Firefighter Annette Holt, who lost her teenage son in one of the most tragic incidents of gun violence in Chicago history, has been named first deputy commissioner of the Chicago Fire Department — the first woman to hold that position.
Holt is the mother of Blair Holt, the 16-year-old Julian High School honor student who was killed on a CTA bus in 2007, trying to shield a friend after a gang member opened fire at a rival gang member on a crowded bus after school.
Originally sentenced to 100 years in the killing, gang member Michael Pace was re-sentenced in January to 75 years. Holt and Blair’s father, retired Chicago Police Cmdr. Ronald Holt, have dedicated themselves to fighting gun violence ever since.
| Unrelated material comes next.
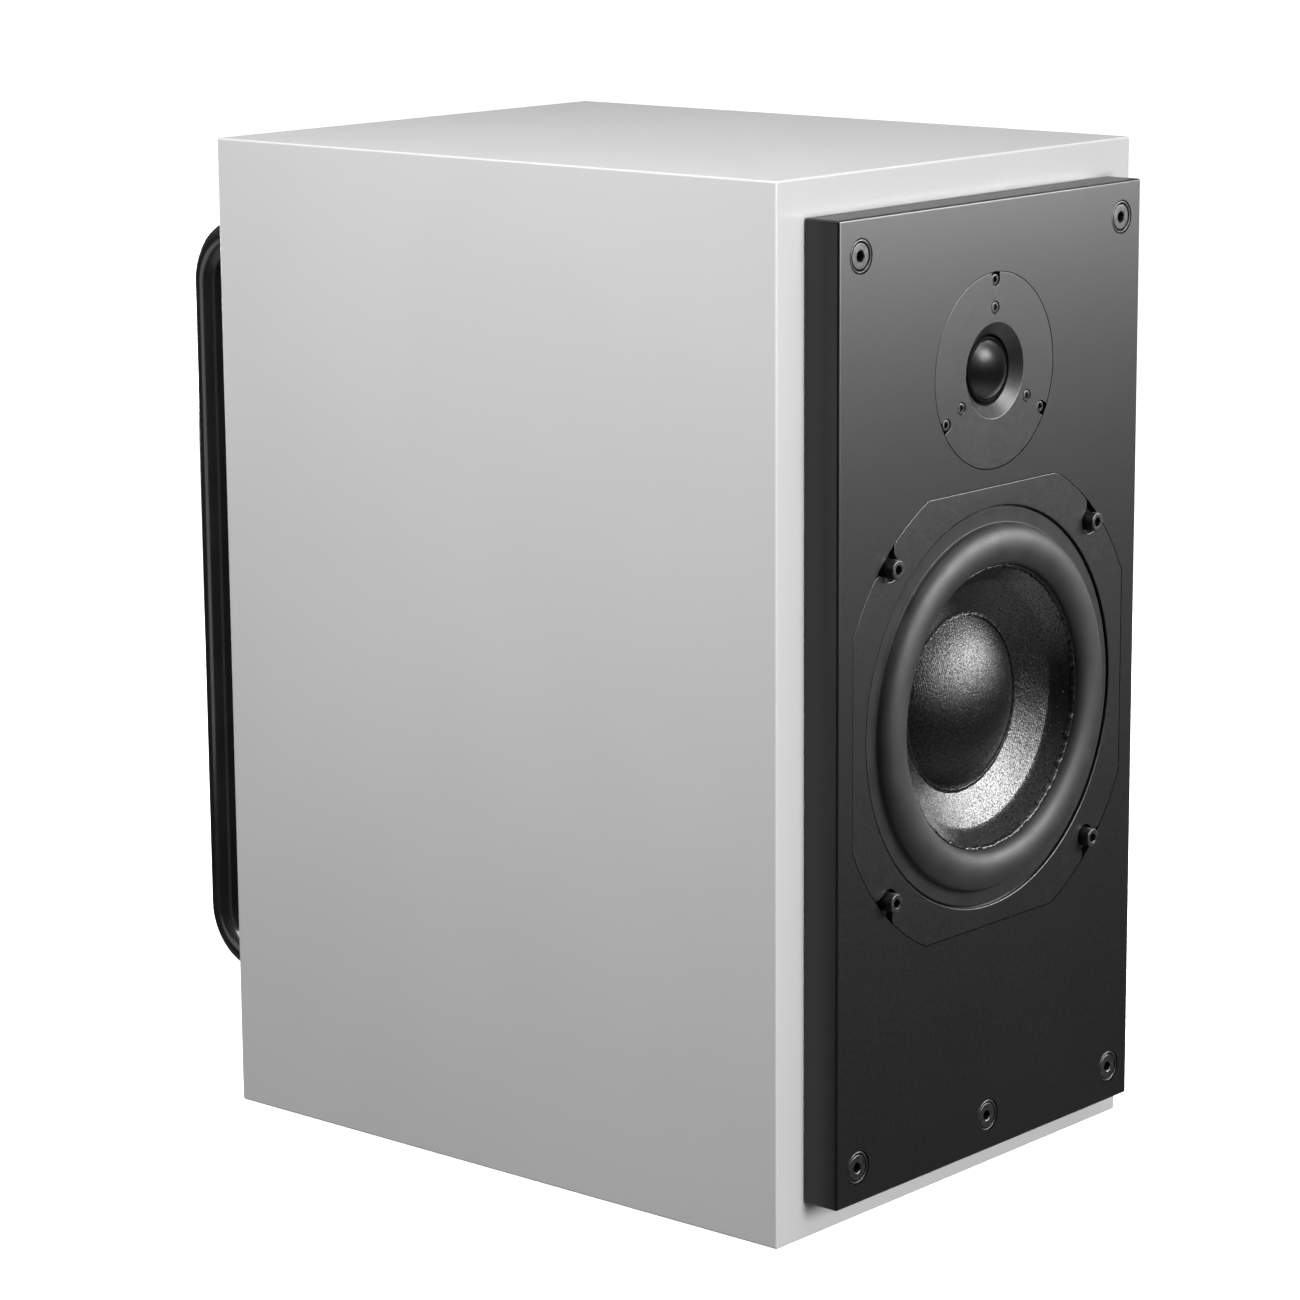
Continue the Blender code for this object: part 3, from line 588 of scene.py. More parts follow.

“First Deputy Annette Nance-Holt is one of the most efficient officers I have had the pleasure of working with,” Fire Department Commissioner Richard C. Ford told the Sun-Times Thursday. “She is an outstanding tactician and administrator. Her abilities and leadership are respected by both officers and the rank and file.”
The appointment to the department’s No. 2 position — no woman has held that or the top position of commissioner in the department’s 160-year history — was quietly made by Ford, himself appointed late last month by outgoing Mayor Rahm Emanuel to replace retired Commissioner Jose Santiago.
Ford and Holt, both African-American, now lead — though perhaps temporarily until the mayoral election — a department historically challenged by race and sex discrimination complaints, with lawsuits over discriminatory hiring practices having cost the city nearly $100 million over the past decade.
Holt, a 28-year veteran of the department, was out of town and unavailable for comment Thursday, a Fire Department spokesman said.
She joined the department in 1990 — four years after the very first female firefighters were hired in November 1986, following charges of discrimination. She moved up through the ranks, promoted to lieutenant of the Fire Prevention Bureau in 1993, and then to lieutenant Emergency Medical Technician in Fire Suppression & Rescue, in 1995, a position she held until 2001.
From 2001 to 2014, she moved from the rank of lieutenant EMT in the Training Division to captain EMT in Fire Suppression & Rescue, during that time also serving as a federal monitor in the consent decree of the Lewis class-action suit that led to the hiring of of 111 candidate firefighters in 2012.
In 2014, she was promoted to battalion chief EMT in Headquarters Relief, then in 2016 promoted to deputy district chief at 4th District Headquarters, a position she’d held until her promotion Thursday to the $197,736 first deputy commissioner position. In her new role, she will be responsible for overseeing day-to-day operations of the department.
Ford, a 35-year veteran, had since February 2016 served in the No. 2 position, before appointed to fill the $202,728-a-year position of Commissioner.